Introduce better employee engagement initiatives in order to understand the needs of a very diverse client group. Prioritise compliance; ensuring that companies in the Middle East are seen as ethical employers who instil best practice in their people strategies.
(EM): Hiring the right calibre of people to grow and strengthen their businesses. For countries such as Saudi Arabia and Qatar, companies should invest more in training programmes to up-skill graduates or more junior candidates rather than relying on finding skills outside the business. Since the crisis, we have seen many training programmes stop.
(SS): Develop and reward key performers appropriately. An engaged workforce will be key as the market gets more competitive. What do Middle Eastern HR departments need to do to evolve the function?
(JN): Develop a strategic HR function in order to build the credibility of HR within the business. Introduce centres of excellence, develop true business partners and implement effective HR support & administration teams.
In addition, the creation of a data-driven HR culture that provides meaningful data to the business, from a people perspective, is very important. This includes upgrading or implementing HRIS across recruitment, learning and performance management. Finally, HR functions should be sufficiently staffed to handle demand and growth in new markets – there’s a business case for growing the HR function.
Emma McGregor, Middle East manager for Huxley Associates, reveals what industries are buoyant.

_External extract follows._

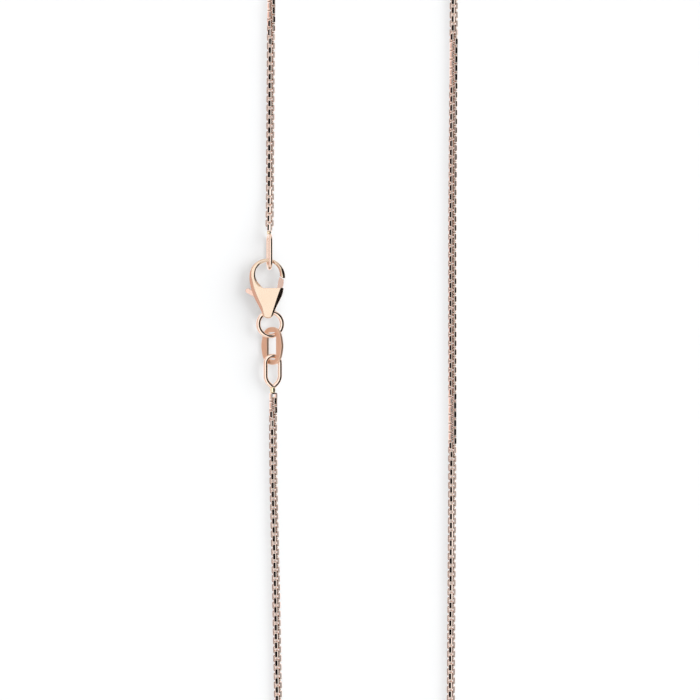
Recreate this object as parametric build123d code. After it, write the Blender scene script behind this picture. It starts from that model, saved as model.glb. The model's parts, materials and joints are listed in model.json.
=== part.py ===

The International Monetary Fund (IMF) expects the regional Middle Eastern economy to expand this year by 5.5%, up from its previous forecast of 4.2%. Much of this is due to the oil and gas sector, with income from strong oil output in the GCC as well as from high spending on areas such as infrastructure and public sector wages by governments. In January, the Executive Council in Abu Dhabi gave the go-ahead for a host of projects including Abu Dhabi international airport’s midfield terminal and projects on Saadiyat Island.

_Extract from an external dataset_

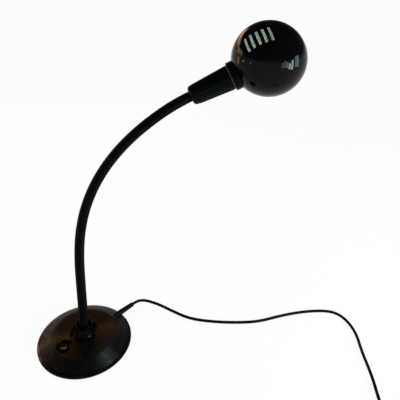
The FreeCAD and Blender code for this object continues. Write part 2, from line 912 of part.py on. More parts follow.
def neck_stations():
    """Place and lean, in degrees from upright, of each pivot and of the neck's end."""
    x = 0.0
    z = neck_start() + foot_link_length
    lean = 0.0
    stations = [(x, z, lean)]
    for turn in neck_turns:
        x, z, lean = advance(x, z, lean, link_length, turn)
        stations.append((x, z, lean))
    return stations


def advance(x, z, lean, length, turn):
    """Move along an arc of a given length and turn, in the XZ plane."""
    chord = length
    if abs(turn) > 1e-9:
        half = math.radians(turn) / 2
        chord = length * math.sin(half) / half
    middle = math.radians(lean + turn / 2)
    return x + chord * math.sin(middle), z + chord * math.cos(middle), lean + turn


def bent(station, turn, radius, low=0.0, high=1.0):
    """A round bar bent along one length of neck, between two shares of it."""
    x, z, lean = station
    way = way_of(station)
    if abs(turn) < 1e-9:
        start = spot_of(station) + way * link_length * low
        return Part.makeCylinder(radius, link_length * (high - low), start, way)
    bend = link_length / math.radians(turn)
    centre = spot_of(station) + Vec(way.z, 0, -way.x) * bend
    ring = Part.Face(Part.Wire([Part.makeCircle(radius, spot_of(station), way)]))
    ring = ring.rotated(centre, Vec(0, 1, 0), turn * low)
    return ring.revolve(centre, Vec(0, 1, 0), turn * (high - low))


def ribs(station, length, turn, first):
    """The raised turns of the wound tube along one length."""
    count = int(round(length * ribs_per_link / link_length))
    pitch = length / count
    result = []
    for index in range(first, count):
        share = (index + rib_start_share) / count
        spot = advance(station[0], station[1], station[2], length * share, turn * share)
        result.append(Part.makeCylinder(neck_radius, pitch * rib_width_share, spot_of(spot), way_of(spot)))
    return result


def way_of(station):
    """Unit vector along the neck at a station."""
    angle = math.radians(station[2])
    return Vec(math.sin(angle), 0, math.cos(angle))


def spot_of(station):
    """Point on the neck's middle line at a station."""
    return Vec(station[0], 0, station[1])


def neck_link(low, high, turn, socket):
    """One rigid length of the neck, with a ball below and a socket above."""
    body = bent(low, turn, neck_radius - rib_height)
    ball = Part.makeSphere(neck_radius, spot_of(low), way_of(low), -90, 0)
    body = body.multiFuse([ball] + ribs(low, link_length, turn, 0)).removeSplitter()
    body = body.cut(bent(low, turn, neck_bore))
    start = spot_of(low) - way_of(low) * (neck_radius + cut_past)
    throat = neck_bore + ball_gap
    body = body.cut(Part.makeCylinder(throat, neck_radius + 2 * cut_past, start, way_of(low)))
    if socket:
        body = body.cut(Part.makeSphere(neck_radius + ball_gap, spot_of(high)))
    return max(body.Solids, key=lambda solid: solid.Volume)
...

The energy and engineering sectors are experiencing growth. Petroleum is the cornerstone of Qatar’s economy and accounts for more than 70% of government revenue, more than 60% of gross domestic product (GDP) and roughly 85% of export earnings. Oil has given Qatar a per capita GDP that’s among the highest in the world. Qatar also faces challenging growth targets from an infrastructure perspective as it plans for the 2022 World Cup. This includes building 12 stadiums, hotels with 70,000 rooms and a $43bn infrastructure which will include transport networks.

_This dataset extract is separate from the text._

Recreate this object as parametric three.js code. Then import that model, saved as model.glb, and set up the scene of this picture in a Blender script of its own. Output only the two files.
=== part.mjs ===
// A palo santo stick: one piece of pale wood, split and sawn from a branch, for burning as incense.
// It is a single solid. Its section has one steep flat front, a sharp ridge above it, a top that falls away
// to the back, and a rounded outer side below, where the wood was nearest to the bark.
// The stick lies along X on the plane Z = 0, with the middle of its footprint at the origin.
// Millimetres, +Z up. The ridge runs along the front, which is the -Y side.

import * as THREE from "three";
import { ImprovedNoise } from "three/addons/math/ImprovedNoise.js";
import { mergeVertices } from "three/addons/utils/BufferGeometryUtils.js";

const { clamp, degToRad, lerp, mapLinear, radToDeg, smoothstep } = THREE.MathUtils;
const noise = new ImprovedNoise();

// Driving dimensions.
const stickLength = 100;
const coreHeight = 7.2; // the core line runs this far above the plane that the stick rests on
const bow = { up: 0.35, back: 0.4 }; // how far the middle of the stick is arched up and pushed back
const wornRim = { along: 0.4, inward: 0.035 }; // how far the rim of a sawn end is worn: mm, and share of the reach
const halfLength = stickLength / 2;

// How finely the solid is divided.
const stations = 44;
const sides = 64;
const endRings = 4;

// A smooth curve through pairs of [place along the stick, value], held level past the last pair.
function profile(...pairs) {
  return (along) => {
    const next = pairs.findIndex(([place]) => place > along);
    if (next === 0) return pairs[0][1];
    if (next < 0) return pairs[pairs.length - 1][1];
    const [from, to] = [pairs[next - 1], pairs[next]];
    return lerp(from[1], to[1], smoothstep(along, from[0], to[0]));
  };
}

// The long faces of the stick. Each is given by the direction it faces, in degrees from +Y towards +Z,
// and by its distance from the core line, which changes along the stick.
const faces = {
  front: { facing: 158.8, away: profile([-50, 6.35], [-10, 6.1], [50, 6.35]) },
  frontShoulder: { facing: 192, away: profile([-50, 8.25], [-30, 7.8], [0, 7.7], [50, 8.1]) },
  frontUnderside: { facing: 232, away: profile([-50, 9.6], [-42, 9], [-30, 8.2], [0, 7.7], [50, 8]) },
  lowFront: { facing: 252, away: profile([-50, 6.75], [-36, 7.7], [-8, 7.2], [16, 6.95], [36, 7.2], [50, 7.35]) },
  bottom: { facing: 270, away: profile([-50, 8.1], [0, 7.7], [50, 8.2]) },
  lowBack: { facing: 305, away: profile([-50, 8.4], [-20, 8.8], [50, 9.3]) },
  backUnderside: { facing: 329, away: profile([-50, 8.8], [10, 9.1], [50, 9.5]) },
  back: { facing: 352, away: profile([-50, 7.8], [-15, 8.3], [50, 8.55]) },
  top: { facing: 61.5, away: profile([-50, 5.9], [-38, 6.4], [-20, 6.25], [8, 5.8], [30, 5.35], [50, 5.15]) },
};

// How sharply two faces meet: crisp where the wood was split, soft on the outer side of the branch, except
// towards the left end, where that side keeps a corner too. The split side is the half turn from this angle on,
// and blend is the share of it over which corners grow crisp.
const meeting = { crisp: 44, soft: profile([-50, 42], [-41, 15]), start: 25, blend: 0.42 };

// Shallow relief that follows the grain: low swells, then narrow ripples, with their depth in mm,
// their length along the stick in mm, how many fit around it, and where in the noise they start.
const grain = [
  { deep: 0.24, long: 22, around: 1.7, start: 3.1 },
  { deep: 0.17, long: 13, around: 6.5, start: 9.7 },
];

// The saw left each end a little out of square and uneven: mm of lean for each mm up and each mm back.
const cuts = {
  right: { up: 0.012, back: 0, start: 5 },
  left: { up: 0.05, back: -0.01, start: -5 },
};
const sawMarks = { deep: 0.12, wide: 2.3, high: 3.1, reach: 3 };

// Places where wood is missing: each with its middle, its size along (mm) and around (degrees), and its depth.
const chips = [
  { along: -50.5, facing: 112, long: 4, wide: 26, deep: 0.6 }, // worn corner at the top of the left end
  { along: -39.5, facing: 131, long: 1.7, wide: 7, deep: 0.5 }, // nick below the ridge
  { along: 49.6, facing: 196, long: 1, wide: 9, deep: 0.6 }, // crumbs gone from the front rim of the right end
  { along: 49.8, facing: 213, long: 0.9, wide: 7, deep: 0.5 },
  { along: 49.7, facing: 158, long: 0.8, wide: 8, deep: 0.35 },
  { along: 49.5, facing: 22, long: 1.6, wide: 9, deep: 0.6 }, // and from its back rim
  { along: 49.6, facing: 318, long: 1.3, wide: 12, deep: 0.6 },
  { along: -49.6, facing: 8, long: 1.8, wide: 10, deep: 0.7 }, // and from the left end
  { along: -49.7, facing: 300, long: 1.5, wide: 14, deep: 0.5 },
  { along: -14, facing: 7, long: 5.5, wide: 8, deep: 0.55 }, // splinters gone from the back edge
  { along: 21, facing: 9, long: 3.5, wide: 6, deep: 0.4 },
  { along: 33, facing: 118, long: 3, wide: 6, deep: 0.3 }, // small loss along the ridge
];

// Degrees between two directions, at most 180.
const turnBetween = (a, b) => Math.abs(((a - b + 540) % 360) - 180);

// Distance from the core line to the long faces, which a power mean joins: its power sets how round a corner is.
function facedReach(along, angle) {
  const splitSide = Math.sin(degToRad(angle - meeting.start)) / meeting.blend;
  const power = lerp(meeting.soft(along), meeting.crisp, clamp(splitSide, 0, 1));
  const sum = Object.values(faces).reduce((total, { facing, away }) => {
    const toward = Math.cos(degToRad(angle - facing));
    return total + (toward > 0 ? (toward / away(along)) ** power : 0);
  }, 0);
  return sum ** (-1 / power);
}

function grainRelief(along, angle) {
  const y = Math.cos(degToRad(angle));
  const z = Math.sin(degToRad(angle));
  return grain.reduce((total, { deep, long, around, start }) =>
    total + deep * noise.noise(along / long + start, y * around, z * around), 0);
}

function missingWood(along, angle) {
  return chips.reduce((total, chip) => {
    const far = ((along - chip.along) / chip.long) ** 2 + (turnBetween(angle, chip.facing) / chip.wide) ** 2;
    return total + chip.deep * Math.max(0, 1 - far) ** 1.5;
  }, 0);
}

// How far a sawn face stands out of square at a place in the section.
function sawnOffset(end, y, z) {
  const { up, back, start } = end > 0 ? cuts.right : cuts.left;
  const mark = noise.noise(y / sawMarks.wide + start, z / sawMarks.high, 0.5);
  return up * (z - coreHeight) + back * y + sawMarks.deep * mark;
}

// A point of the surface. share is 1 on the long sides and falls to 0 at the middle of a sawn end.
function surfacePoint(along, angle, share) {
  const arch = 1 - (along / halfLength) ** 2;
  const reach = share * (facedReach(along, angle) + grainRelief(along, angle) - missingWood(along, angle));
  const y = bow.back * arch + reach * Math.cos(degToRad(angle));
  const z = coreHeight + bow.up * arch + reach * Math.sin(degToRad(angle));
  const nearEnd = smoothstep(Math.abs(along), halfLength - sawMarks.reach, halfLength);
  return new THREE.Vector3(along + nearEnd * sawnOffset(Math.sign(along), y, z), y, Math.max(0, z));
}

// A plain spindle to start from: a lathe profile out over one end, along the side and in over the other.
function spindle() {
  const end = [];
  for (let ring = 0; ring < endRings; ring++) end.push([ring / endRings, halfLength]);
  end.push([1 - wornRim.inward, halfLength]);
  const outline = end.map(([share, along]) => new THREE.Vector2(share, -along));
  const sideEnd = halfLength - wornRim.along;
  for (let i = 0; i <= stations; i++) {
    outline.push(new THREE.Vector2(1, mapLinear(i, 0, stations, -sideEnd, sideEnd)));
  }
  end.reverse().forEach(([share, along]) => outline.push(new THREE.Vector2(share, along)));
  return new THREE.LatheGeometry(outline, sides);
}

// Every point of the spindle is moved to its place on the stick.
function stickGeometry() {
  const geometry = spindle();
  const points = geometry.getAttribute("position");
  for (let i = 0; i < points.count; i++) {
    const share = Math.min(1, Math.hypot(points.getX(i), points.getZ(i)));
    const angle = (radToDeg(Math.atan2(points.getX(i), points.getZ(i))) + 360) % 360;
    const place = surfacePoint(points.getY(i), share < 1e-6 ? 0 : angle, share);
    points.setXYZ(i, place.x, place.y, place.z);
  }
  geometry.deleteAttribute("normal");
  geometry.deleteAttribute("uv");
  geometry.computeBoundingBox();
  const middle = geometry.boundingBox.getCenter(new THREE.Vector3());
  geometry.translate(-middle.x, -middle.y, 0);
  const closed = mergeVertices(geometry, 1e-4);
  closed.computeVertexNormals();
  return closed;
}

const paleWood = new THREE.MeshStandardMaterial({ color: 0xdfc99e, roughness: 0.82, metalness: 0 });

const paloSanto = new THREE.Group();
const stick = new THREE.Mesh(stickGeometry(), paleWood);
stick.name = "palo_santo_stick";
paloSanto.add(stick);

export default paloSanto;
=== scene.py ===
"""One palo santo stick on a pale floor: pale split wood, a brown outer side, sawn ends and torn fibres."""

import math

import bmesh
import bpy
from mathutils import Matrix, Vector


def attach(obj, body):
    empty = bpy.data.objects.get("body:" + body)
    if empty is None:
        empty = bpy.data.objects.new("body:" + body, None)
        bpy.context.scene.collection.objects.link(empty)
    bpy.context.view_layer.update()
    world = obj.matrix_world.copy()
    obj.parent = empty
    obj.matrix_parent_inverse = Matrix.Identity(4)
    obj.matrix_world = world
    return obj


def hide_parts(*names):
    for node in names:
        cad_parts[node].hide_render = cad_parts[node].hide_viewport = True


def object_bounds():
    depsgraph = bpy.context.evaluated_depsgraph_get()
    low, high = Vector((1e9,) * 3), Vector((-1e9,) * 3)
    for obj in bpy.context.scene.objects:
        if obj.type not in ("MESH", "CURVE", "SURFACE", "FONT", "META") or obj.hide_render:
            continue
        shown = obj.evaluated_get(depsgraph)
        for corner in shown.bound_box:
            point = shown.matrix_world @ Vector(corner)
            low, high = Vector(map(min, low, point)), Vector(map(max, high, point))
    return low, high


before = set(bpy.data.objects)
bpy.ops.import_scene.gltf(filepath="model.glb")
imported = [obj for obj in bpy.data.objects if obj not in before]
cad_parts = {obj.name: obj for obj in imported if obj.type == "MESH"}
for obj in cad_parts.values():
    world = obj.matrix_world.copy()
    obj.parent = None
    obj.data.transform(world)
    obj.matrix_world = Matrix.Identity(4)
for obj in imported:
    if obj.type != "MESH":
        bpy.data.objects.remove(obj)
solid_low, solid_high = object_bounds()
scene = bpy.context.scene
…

Saudi Arabia is seeing major growth in the real estate sector as the government aims to overcome its housing crisis for the growing local population. Saudi Arabia has an oil-based economy as it possesses 18% of the world’s oil reserves and is the largest exporter of petroleum.
Both regional and international companies are hiring in these sectors.
Meanwhile, the banking sector remains steady. We’re seeing growth in the regional banks specifically in Saudi Arabia, Qatar and UAE. Corporate banking in Saudi Arabia and Qatar is buoyant due to growth in infrastructure in those countries.